[WHAT TO DO]
Extract the lines that hold the string "this".

[COLLECTED MATERIAL]
* * * * *
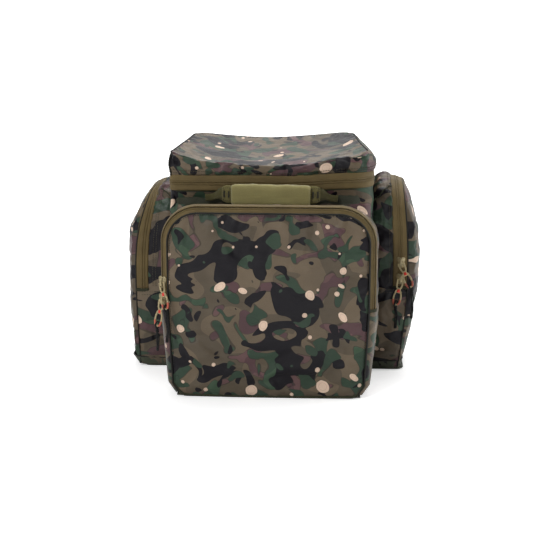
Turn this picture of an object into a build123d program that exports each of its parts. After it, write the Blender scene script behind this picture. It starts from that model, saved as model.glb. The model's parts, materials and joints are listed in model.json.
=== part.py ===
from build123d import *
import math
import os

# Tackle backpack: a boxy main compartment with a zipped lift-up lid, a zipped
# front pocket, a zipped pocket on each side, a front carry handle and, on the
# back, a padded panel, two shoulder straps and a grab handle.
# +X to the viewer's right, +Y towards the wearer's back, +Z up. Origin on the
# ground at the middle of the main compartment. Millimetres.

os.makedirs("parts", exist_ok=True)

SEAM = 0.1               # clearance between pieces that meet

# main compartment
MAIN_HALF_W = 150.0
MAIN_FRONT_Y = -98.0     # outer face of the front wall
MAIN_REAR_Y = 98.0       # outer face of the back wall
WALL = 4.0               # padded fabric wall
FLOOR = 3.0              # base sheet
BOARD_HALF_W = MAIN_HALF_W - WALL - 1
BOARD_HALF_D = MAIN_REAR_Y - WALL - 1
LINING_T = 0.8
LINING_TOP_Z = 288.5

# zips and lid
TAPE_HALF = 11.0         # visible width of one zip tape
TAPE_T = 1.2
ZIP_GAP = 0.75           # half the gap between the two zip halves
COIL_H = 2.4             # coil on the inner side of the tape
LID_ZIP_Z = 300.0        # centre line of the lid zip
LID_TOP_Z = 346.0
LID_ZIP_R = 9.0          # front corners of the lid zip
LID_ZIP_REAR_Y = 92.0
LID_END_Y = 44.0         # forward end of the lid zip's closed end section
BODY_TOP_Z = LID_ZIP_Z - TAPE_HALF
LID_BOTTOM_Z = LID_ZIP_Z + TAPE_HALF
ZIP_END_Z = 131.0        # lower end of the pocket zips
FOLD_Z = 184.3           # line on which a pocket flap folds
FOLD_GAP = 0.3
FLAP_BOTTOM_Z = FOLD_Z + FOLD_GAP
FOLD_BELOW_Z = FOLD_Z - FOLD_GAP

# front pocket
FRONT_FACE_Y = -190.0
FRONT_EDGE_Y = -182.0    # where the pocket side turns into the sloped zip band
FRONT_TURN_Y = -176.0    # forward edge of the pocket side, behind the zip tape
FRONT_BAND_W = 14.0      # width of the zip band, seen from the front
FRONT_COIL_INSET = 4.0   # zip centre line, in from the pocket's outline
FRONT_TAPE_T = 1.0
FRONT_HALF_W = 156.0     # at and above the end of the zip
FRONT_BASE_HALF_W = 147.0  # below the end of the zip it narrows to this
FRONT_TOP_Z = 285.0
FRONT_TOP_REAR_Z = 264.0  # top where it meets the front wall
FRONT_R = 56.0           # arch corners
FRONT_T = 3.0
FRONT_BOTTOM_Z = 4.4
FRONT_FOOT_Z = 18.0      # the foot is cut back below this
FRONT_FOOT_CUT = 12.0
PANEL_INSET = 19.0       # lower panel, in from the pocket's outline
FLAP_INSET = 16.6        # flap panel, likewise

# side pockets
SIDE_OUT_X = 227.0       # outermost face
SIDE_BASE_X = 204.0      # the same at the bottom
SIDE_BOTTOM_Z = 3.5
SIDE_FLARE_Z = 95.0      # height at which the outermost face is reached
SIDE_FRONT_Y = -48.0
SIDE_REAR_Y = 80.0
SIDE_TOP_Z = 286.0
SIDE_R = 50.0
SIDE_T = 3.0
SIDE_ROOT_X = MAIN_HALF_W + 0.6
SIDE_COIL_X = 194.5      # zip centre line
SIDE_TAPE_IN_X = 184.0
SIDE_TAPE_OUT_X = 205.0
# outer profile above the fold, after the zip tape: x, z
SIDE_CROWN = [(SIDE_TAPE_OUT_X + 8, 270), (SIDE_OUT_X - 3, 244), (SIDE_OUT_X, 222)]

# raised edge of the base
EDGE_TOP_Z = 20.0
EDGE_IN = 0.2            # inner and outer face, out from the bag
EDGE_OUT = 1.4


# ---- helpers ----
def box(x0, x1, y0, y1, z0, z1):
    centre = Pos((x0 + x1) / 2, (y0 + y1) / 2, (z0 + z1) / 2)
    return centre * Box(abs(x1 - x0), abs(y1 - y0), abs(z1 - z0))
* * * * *
[SOLVED PROBLEM]
Turn this picture of an object into a build123d program that exports each of its parts. After it, write the Blender scene script behind this picture. It starts from that model, saved as model.glb. The model's parts, materials and joints are listed in model.json.
FRONT_BASE_HALF_W = 147.0  # below the end of the zip it narrows to this
FRONT_FOOT_Z = 18.0      # the foot is cut back below this